--- Entries shown ---

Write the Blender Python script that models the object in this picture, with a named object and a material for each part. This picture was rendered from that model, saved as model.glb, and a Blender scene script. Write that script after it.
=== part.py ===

--

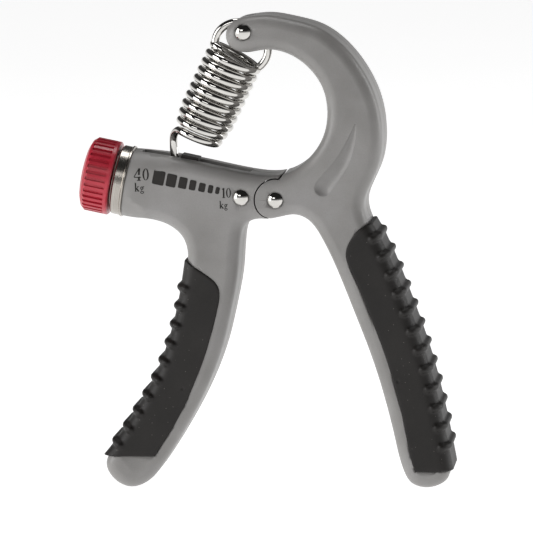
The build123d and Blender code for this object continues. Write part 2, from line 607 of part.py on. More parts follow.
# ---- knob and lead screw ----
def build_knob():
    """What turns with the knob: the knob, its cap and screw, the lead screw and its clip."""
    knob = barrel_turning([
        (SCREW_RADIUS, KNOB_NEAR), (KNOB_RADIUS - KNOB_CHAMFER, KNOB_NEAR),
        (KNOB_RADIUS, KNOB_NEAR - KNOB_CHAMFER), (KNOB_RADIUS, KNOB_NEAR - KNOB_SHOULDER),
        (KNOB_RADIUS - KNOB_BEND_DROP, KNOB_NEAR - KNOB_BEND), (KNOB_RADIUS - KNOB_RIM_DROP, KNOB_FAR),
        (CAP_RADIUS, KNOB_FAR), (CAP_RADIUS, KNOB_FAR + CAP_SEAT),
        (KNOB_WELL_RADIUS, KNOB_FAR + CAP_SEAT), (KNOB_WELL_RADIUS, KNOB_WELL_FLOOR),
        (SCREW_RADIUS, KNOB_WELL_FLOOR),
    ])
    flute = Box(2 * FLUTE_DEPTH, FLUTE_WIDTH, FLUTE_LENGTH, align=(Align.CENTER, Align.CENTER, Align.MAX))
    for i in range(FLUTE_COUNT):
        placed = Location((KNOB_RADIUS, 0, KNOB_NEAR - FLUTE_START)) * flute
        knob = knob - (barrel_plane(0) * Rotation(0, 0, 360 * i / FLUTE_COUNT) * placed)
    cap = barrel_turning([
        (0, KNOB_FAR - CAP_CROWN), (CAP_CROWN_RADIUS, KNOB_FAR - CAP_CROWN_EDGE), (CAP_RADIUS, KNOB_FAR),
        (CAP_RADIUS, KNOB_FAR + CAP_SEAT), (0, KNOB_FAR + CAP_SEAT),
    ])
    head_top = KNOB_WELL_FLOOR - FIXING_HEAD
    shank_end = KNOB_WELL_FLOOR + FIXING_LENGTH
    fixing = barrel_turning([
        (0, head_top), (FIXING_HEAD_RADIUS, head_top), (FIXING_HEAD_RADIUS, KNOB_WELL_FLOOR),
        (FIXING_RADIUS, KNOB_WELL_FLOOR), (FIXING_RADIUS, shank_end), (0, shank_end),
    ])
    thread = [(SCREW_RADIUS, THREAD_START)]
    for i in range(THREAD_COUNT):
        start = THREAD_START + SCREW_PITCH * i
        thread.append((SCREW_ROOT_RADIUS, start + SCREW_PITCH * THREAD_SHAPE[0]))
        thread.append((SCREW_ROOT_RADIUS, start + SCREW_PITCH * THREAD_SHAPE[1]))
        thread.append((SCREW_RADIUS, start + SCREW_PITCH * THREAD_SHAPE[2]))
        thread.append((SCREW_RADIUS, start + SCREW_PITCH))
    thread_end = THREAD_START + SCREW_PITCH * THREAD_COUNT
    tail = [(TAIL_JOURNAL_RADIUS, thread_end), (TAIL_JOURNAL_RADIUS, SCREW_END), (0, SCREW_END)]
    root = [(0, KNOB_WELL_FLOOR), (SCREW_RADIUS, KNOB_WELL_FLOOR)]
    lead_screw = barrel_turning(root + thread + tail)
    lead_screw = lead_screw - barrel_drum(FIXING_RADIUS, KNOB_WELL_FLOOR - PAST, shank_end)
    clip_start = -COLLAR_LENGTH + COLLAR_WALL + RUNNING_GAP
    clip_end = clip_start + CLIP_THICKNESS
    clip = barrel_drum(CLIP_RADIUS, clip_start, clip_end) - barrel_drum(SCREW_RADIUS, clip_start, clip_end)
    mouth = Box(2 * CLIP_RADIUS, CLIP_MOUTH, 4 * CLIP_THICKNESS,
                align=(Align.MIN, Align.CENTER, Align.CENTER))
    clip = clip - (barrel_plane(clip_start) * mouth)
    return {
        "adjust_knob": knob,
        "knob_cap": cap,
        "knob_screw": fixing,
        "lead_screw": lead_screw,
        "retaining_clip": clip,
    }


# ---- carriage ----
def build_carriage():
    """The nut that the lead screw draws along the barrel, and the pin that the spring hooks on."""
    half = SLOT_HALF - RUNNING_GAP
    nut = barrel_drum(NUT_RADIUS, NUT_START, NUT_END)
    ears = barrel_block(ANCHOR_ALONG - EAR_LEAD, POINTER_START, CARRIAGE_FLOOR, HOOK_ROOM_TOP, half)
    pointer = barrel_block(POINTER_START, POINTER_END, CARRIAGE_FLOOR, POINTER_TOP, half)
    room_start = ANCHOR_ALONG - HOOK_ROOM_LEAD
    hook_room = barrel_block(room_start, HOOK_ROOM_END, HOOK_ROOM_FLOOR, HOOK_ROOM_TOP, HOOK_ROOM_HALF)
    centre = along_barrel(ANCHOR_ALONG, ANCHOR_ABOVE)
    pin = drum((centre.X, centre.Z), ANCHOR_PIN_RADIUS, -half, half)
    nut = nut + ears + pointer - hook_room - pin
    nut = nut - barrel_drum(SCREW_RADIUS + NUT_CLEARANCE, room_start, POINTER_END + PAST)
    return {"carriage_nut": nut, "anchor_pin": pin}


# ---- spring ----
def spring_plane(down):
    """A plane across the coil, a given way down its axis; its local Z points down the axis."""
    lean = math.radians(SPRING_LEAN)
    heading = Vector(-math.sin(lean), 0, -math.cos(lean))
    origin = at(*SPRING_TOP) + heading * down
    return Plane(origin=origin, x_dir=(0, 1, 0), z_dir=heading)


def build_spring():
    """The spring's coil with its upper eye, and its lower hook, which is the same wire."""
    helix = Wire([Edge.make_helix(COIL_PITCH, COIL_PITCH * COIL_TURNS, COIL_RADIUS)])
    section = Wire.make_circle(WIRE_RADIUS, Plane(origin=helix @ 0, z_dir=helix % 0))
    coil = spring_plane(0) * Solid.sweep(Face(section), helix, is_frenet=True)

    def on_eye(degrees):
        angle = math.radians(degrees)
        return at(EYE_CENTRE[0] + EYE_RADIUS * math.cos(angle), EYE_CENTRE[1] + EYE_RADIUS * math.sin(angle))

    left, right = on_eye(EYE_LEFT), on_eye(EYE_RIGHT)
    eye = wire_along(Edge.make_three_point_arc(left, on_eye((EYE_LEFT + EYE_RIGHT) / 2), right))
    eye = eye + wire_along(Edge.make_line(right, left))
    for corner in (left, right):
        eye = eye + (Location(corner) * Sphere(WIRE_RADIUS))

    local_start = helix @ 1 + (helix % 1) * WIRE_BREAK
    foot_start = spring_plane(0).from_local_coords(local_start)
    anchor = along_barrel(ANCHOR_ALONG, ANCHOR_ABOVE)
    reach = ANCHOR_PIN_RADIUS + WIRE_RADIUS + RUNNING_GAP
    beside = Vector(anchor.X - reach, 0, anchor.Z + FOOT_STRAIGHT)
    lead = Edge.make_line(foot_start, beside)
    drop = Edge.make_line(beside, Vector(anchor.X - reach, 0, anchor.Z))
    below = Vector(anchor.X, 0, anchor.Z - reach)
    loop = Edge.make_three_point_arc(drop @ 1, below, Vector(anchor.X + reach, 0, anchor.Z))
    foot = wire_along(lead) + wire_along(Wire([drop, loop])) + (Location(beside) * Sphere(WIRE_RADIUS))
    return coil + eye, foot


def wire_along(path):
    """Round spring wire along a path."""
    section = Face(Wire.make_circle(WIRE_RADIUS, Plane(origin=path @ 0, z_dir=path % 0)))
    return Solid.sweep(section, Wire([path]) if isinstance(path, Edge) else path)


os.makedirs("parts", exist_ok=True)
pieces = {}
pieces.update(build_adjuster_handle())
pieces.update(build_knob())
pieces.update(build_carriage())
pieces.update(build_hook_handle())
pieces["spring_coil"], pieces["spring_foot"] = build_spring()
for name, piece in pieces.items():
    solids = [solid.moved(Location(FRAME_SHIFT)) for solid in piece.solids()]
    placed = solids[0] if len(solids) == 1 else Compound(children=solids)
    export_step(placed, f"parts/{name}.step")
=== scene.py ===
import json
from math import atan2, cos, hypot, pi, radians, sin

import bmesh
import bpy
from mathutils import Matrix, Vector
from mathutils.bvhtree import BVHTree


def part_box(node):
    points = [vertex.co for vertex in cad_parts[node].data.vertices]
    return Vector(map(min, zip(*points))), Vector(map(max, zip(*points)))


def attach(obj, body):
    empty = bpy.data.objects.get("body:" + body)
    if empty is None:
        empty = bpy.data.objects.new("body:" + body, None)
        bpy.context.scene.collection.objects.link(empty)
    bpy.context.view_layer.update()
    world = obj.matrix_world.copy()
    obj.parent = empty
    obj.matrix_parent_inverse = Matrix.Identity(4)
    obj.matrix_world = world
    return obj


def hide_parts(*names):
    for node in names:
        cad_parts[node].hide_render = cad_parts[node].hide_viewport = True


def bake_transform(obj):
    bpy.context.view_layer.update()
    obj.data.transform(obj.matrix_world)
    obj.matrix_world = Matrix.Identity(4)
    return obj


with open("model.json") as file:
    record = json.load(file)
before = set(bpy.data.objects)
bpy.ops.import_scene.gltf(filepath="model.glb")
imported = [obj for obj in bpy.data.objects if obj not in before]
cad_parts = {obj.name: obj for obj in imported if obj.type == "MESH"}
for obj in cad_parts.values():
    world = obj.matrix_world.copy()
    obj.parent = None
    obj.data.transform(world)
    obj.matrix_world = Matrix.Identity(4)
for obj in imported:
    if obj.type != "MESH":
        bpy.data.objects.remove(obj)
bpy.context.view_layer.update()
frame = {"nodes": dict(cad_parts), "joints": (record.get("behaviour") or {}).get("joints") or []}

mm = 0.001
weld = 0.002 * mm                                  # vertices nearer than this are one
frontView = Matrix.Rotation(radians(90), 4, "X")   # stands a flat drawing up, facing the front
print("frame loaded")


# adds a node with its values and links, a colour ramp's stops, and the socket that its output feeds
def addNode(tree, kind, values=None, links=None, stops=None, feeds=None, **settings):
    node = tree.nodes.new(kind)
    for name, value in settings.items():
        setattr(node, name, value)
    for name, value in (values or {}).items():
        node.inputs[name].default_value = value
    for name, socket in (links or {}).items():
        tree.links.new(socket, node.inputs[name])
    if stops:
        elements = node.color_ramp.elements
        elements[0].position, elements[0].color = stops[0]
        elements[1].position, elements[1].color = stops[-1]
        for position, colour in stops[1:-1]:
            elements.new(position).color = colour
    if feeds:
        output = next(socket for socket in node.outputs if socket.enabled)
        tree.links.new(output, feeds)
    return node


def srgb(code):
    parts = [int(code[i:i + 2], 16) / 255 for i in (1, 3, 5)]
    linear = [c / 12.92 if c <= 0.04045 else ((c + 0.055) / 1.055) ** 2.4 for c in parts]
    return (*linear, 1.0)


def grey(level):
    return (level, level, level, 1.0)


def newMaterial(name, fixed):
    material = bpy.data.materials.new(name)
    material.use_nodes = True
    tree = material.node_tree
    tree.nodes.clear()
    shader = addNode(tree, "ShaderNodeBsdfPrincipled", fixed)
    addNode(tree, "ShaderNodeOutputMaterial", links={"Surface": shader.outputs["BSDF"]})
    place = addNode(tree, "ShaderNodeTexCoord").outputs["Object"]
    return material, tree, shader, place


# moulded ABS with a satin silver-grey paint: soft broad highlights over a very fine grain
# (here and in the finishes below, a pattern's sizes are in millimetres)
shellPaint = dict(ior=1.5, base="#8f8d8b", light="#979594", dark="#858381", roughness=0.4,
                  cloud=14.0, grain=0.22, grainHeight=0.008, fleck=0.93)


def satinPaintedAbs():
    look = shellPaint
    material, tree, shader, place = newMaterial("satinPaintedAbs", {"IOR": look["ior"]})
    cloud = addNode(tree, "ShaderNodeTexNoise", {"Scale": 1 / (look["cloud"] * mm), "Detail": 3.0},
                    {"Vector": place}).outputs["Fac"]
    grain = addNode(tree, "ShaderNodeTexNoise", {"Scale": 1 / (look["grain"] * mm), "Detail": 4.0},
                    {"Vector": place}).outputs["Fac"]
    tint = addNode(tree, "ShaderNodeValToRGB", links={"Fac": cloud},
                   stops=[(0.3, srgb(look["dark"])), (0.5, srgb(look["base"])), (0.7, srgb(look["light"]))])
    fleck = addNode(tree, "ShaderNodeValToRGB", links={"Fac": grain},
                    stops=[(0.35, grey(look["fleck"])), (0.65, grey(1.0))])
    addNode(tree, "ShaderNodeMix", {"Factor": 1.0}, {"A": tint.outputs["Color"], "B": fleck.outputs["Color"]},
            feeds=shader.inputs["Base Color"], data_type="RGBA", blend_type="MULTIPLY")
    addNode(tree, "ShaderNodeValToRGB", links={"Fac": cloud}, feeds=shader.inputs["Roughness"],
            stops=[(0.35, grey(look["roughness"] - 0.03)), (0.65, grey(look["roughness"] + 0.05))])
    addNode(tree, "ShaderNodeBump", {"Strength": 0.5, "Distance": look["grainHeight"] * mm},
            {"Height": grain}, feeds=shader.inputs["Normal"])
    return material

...

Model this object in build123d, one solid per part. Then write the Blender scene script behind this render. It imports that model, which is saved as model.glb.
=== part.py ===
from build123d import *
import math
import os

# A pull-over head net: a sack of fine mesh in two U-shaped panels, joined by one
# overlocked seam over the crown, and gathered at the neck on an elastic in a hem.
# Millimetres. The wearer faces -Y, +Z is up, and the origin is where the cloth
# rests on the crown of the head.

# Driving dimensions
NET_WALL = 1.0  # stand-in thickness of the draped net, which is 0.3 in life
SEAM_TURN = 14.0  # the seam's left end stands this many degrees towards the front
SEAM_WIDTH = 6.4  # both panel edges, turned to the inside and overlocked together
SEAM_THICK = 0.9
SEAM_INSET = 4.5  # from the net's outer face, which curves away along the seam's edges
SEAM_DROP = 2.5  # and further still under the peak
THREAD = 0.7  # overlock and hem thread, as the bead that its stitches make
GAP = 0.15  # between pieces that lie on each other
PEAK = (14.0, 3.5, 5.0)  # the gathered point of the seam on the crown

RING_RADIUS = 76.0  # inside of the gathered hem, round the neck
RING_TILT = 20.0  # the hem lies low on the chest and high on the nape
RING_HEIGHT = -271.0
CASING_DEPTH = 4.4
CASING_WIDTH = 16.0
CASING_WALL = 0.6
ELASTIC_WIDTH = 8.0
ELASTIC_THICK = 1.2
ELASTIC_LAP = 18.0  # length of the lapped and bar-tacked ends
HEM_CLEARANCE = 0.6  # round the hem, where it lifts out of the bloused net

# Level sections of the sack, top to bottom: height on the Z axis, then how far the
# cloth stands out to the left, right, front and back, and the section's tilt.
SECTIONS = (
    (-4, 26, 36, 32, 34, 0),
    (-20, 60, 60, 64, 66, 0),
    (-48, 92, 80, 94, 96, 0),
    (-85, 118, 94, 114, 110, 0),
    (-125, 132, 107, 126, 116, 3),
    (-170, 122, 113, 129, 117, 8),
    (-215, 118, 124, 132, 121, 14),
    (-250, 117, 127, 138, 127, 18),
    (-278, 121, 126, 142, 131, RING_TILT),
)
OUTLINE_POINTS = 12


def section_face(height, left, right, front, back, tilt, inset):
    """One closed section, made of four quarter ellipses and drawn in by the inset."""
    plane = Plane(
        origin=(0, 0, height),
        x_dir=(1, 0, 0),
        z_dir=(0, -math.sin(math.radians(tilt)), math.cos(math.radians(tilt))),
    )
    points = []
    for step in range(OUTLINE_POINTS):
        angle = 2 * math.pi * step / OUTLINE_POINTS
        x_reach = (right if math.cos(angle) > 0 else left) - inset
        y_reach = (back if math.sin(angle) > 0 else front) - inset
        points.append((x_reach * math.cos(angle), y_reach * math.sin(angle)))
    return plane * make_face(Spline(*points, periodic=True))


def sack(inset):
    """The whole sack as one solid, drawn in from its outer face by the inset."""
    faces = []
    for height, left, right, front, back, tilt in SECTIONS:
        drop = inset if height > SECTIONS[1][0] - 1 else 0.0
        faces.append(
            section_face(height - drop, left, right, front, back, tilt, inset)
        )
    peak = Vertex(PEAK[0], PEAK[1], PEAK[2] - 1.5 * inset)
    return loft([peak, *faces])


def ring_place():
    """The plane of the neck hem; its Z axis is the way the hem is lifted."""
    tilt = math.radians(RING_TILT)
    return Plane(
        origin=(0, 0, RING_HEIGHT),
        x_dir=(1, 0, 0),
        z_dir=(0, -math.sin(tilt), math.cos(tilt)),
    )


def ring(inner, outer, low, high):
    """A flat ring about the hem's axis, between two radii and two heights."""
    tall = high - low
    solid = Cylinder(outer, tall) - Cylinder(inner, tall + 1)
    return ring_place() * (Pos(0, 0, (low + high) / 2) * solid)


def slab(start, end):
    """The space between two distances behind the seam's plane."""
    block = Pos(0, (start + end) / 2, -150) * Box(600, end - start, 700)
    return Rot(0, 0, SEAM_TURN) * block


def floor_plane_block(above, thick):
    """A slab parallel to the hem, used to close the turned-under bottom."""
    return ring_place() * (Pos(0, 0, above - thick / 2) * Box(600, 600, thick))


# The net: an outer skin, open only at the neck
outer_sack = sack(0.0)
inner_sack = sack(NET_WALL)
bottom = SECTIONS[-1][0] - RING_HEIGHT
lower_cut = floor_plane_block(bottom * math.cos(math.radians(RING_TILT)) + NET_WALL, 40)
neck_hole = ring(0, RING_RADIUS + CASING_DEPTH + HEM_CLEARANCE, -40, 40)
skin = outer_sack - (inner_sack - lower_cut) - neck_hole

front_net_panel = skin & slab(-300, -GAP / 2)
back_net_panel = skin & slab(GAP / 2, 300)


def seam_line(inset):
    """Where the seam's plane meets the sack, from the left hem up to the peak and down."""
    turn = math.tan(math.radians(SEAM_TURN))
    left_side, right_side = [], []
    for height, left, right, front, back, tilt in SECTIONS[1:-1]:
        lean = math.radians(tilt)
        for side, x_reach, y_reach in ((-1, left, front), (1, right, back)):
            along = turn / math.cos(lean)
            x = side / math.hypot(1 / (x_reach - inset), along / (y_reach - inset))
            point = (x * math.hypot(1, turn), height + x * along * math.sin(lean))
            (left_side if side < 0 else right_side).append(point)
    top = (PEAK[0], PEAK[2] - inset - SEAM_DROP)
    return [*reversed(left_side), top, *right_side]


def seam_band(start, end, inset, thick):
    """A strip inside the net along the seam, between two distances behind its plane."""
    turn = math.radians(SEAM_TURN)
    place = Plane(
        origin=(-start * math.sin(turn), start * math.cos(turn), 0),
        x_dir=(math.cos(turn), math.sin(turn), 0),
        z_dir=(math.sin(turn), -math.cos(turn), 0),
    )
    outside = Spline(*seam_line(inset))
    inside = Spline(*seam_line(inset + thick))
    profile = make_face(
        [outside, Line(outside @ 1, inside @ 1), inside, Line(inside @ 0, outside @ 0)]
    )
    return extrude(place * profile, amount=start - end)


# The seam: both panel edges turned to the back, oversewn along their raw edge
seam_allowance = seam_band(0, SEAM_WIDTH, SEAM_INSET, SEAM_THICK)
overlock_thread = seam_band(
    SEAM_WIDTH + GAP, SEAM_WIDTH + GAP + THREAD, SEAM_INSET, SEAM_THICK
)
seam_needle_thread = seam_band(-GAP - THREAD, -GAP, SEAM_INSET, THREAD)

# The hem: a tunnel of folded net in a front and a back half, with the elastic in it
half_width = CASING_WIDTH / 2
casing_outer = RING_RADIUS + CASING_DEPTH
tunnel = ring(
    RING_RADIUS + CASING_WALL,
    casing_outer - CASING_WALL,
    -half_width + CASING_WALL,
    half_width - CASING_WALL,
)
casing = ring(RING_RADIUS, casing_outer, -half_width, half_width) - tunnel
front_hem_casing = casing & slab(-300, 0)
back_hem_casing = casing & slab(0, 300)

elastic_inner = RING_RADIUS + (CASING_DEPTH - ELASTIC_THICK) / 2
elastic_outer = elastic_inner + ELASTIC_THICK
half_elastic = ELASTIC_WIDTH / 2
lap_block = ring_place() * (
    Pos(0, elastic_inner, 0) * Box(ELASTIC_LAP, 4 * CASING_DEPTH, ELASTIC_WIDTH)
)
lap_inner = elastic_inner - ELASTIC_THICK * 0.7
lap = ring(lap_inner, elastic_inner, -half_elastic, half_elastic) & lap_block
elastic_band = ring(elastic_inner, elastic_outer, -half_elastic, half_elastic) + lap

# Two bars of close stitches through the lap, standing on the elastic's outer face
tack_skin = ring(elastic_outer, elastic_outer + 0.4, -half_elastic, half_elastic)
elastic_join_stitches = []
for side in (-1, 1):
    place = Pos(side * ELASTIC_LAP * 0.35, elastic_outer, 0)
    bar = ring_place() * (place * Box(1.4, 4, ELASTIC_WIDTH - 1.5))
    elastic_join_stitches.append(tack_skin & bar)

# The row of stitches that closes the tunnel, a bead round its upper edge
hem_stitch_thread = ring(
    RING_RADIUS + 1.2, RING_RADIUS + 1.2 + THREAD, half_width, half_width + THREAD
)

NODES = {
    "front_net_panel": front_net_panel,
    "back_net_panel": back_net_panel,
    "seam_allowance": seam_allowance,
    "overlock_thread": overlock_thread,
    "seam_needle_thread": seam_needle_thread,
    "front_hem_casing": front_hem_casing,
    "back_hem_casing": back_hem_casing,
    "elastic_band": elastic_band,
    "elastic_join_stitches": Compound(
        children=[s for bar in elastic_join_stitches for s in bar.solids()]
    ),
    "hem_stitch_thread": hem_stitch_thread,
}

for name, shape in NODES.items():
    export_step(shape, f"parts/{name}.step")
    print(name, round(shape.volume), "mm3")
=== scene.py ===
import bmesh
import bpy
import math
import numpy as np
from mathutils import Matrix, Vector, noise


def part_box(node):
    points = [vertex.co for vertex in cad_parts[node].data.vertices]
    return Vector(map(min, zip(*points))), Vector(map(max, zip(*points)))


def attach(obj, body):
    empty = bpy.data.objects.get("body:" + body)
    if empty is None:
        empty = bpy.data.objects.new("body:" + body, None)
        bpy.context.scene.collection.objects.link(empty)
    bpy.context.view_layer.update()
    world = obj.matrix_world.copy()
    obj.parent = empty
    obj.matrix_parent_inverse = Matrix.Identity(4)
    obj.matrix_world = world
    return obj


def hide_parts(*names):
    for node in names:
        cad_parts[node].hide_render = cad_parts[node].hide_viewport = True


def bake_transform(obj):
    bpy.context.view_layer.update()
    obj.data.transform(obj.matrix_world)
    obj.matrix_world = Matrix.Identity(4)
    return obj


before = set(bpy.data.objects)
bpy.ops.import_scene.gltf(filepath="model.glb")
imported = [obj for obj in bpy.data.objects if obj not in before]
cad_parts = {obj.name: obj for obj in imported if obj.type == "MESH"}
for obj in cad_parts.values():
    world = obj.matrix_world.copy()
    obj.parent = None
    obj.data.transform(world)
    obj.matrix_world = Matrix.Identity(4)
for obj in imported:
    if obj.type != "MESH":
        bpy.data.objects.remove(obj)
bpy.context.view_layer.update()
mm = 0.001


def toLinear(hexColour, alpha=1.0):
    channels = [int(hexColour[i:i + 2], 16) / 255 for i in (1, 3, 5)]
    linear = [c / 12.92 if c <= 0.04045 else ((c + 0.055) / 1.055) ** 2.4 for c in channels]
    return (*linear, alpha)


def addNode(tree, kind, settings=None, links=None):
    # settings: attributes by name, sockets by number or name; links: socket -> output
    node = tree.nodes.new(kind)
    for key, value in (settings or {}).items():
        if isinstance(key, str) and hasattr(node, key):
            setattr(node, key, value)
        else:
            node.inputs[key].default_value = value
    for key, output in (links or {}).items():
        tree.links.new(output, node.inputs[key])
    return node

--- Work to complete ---
Find and copy every line in the entries above where the string "dict" occurs.

--- The solution ---
frame = {"nodes": dict(cad_parts), "joints": (record.get("behaviour") or {}).get("joints") or []}
shellPaint = dict(ior=1.5, base="#8f8d8b", light="#979594", dark="#858381", roughness=0.4,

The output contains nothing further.